▸ **What you will do**
Give back exactly the lines from the start of the listing to the line containing "WINDOW_WIDTH = 20.9 * MM", inclusive, and nothing beyond them.
───── Excerpted data
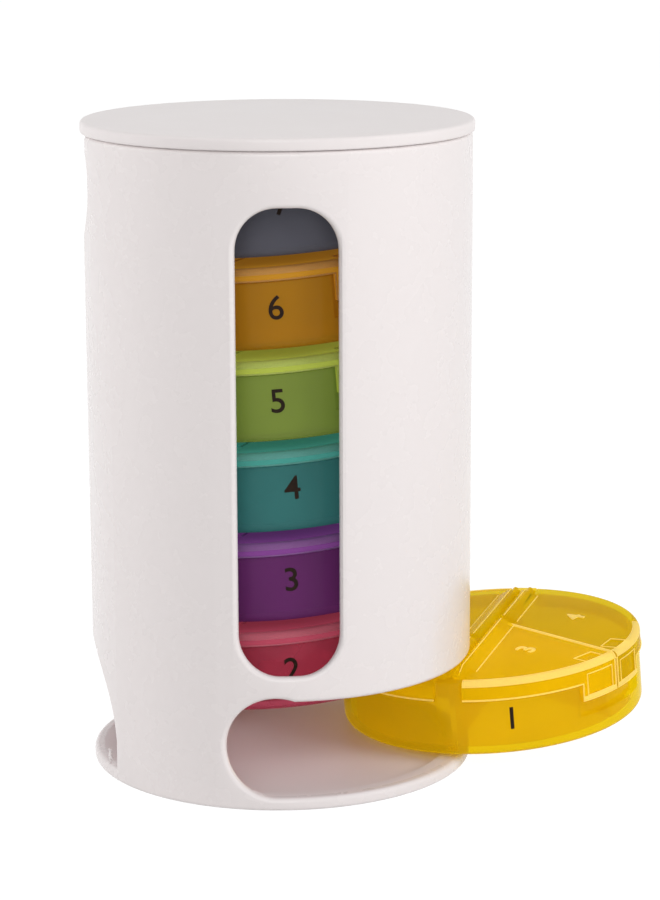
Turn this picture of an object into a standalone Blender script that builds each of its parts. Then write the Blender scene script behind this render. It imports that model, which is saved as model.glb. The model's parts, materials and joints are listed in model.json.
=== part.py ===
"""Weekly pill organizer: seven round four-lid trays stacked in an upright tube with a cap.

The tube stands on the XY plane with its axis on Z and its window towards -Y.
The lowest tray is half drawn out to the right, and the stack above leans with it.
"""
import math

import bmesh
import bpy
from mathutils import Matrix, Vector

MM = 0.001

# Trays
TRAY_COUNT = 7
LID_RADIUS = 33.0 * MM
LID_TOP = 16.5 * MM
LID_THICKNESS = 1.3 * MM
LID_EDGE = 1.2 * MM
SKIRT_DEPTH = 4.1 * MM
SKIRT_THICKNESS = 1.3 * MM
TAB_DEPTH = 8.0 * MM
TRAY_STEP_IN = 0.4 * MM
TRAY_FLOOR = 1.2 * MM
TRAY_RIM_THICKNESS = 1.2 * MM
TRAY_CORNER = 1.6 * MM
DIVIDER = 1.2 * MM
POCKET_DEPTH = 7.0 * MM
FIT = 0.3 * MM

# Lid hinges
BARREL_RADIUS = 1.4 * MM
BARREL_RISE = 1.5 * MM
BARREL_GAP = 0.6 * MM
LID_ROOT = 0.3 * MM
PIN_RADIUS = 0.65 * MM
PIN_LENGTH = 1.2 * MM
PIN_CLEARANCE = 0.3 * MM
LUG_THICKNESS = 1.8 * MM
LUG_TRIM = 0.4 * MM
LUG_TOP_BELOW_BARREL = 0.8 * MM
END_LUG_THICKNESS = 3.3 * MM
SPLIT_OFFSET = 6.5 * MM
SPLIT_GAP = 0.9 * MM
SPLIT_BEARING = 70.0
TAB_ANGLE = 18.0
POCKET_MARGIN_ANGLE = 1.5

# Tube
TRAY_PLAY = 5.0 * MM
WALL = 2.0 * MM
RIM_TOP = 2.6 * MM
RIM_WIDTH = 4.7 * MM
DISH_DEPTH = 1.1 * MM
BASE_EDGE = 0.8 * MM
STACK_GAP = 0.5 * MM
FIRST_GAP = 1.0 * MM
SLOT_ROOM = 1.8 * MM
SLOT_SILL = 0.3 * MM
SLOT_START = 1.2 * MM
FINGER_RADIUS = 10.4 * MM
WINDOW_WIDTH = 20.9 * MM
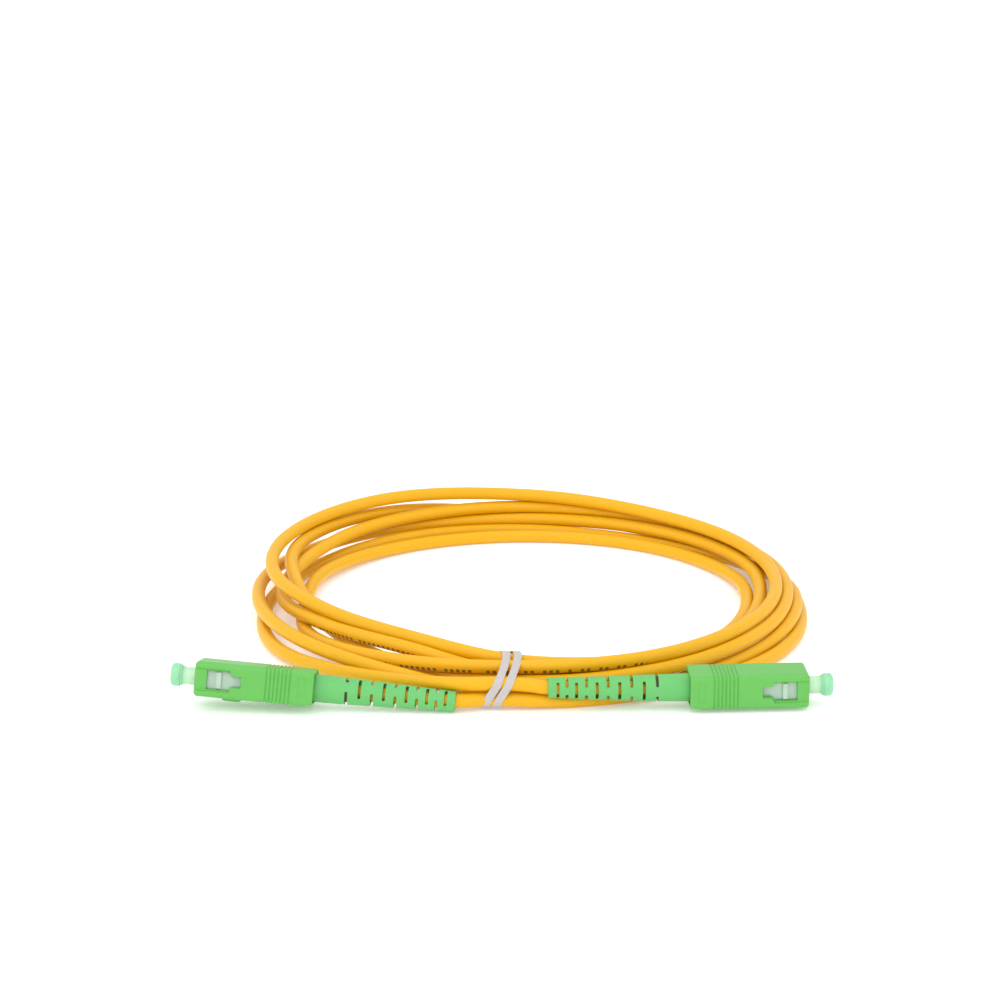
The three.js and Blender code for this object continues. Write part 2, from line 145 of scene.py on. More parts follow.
──────────
▸ **Task output**
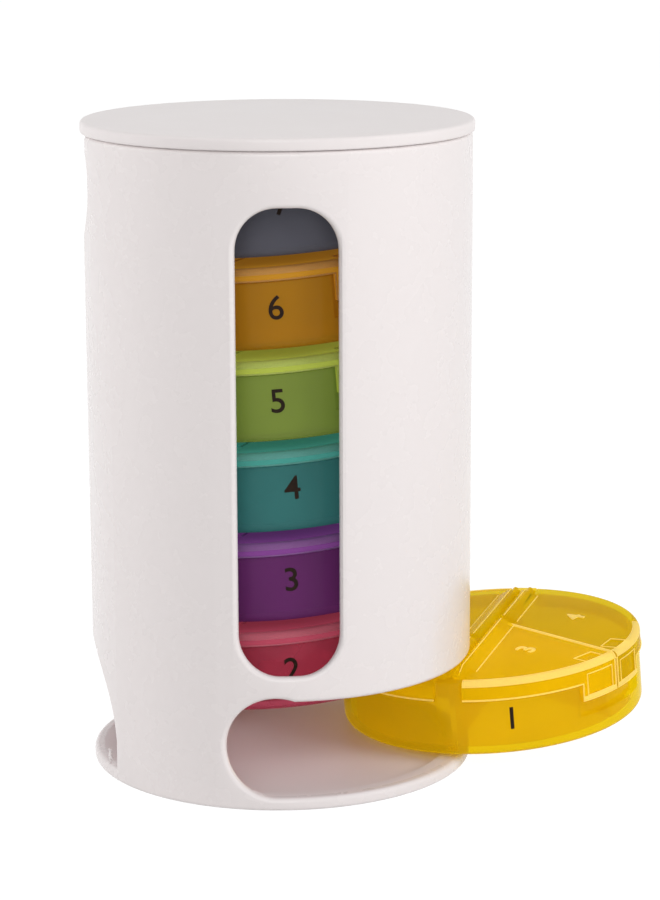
Turn this picture of an object into a standalone Blender script that builds each of its parts. Then write the Blender scene script behind this render. It imports that model, which is saved as model.glb. The model's parts, materials and joints are listed in model.json.
=== part.py ===
"""Weekly pill organizer: seven round four-lid trays stacked in an upright tube with a cap.

The tube stands on the XY plane with its axis on Z and its window towards -Y.
The lowest tray is half drawn out to the right, and the stack above leans with it.
"""
import math

import bmesh
import bpy
from mathutils import Matrix, Vector

MM = 0.001

# Trays
TRAY_COUNT = 7
LID_RADIUS = 33.0 * MM
LID_TOP = 16.5 * MM
LID_THICKNESS = 1.3 * MM
LID_EDGE = 1.2 * MM
SKIRT_DEPTH = 4.1 * MM
SKIRT_THICKNESS = 1.3 * MM
TAB_DEPTH = 8.0 * MM
TRAY_STEP_IN = 0.4 * MM
TRAY_FLOOR = 1.2 * MM
TRAY_RIM_THICKNESS = 1.2 * MM
TRAY_CORNER = 1.6 * MM
DIVIDER = 1.2 * MM
POCKET_DEPTH = 7.0 * MM
FIT = 0.3 * MM

# Lid hinges
BARREL_RADIUS = 1.4 * MM
BARREL_RISE = 1.5 * MM
BARREL_GAP = 0.6 * MM
LID_ROOT = 0.3 * MM
PIN_RADIUS = 0.65 * MM
PIN_LENGTH = 1.2 * MM
PIN_CLEARANCE = 0.3 * MM
LUG_THICKNESS = 1.8 * MM
LUG_TRIM = 0.4 * MM
LUG_TOP_BELOW_BARREL = 0.8 * MM
END_LUG_THICKNESS = 3.3 * MM
SPLIT_OFFSET = 6.5 * MM
SPLIT_GAP = 0.9 * MM
SPLIT_BEARING = 70.0
TAB_ANGLE = 18.0
POCKET_MARGIN_ANGLE = 1.5

# Tube
TRAY_PLAY = 5.0 * MM
WALL = 2.0 * MM
RIM_TOP = 2.6 * MM
RIM_WIDTH = 4.7 * MM
DISH_DEPTH = 1.1 * MM
BASE_EDGE = 0.8 * MM
STACK_GAP = 0.5 * MM
FIRST_GAP = 1.0 * MM
SLOT_ROOM = 1.8 * MM
SLOT_SILL = 0.3 * MM
SLOT_START = 1.2 * MM
FINGER_RADIUS = 10.4 * MM
WINDOW_WIDTH = 20.9 * MM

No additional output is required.